Did you DEFINITELY only take the speaker from the 'grungy diesel'?

Many sound-cards 'play' the whistle (and possibly the bell) as you wind up the power at start-up..

Did you ONLY have this loco on a programming track, or was it on your main track?? - Could there have been another loco being powered somewhere.

Sorry if these seem basic questions, but we are unable to see your setup from this end of the Internet!
;)
 
It was on my main track. I was not trying to programme it - just testing to see if all was working before changing anything. An LGB mogul is parked in the shed but that is address 15 and the new loco is still on default address 3, so I did not think that would effect anything. I have just noticed that I also had a live steam r/c transmitter propped on one of the tracks in the shed - could that have interfered with the signal maybe?
 
I doubt the transmitter would cause interference.. As you switch-on track-power, every loco (with a decoder) 'wakes-up, and you quite often get them all starting up with sounds, lights, and generally sorting their lives out..
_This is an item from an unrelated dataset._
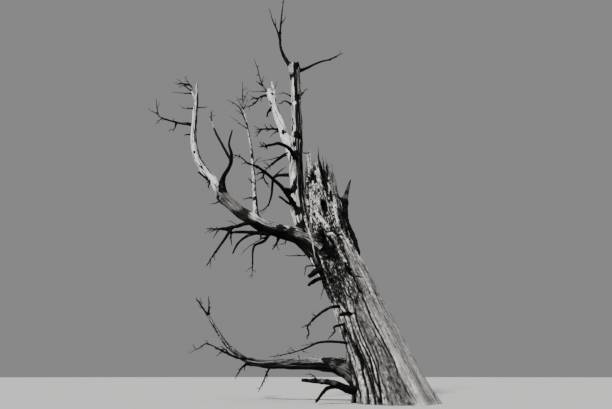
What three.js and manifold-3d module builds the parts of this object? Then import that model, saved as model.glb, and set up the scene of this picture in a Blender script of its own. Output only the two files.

First 'golden rule' of testing..

ONE loco only on the track initially. Apply power, look for lights, signs of sound starting, lack of 'magic smoke' (something getting hot and burning out). Then try a sound, or two. Motion forwards and backwards a short, slow run.

Then pause, turn off track power.. Think 'is there anything that I need to change here?'
Are the lights way too bright? - Divider CV for light voltages.
Did the loco run in the correct direction? - CV 29 direction bit.
Did I get the right sort of sounds? - Was the decoder supplied with the correct sound loaded?

If all seems well.. Have a 'play' you deserve it!
THEN RIGHT ALL THE CV's YOU HAVE CHANGED FROM STANDARD, THE ADDRESS OF THE LOCO, AND ANY 'SPECIAL' FEATURES DOWN.
Keep a copy with the loco, and a backup back at base.

Works for me!
PhilP.
 
Thanks Phil. I will get the decoder back in a few days. This time I will run it on a dedicated programming track and see what happens. Here's hoping.. :o
 
Having got the decoder back and re-installed, things are still not right. Whether on a dedicated track or on the main layout the results are the same. I have not attempted reprogramming in any way, so I am still testing it on default address 3. The loco will move correctly back and forth, but the sound is a mess. There is the faintest chuff sound only really audible at very low speed. At higher speeds a loud vaugely dieselish drone is heard. Function buttons 1-8 all sound the bell, even the mute function is inoperable. Standing sounds are also weird, mainly some sort of irritating banging noise like the fireman bashing the loco with his shovel.

Any ideas folks?
 
Sorry Philip, I do not know the QSI kit, but it does not sound right..
The 'bashing noise' could be the fireman coaling the fire??

What make / model Central Station and Throttle are you using?
 
Massoth central station and Massoth navigators. I have a few locos with LGB sound which sound very authentic. None of the sounds this loco is making sound right except the bell. Even the whistle which sounds on starting and when changing direction is more like a foghorn. Very odd.
 
It does sound as though the decoder has 'some sort' of default programming in it..
I know a 'raw' Massoth decoder will 'speak' the function numbers as the keys are pressed..
Do not know the QSI kit, so for specifics will have to defer to others..

Does the QSI decoder 'just plug in' to the Aristo board, or have you had to be more creative to connect it up?
 
My guess is the decoder has been 'factory defaulted'.. So needs the correct sound-files loading for your loco..
As I said, I do not have intimate knowledge of the QSI kit, so am unable to offer more than 'generic' help on it..

I you bought the decoder with (supposedly) the correct files pre-loaded, it may be whoever has looked at the decoder for you did not realise it needed the correct sounds installing before sending it back to you??
Give them a ring and have a word with the Tech who looked at the decoder..
It might be worth cutting your losses, and taking the loco and decoder to the dealer??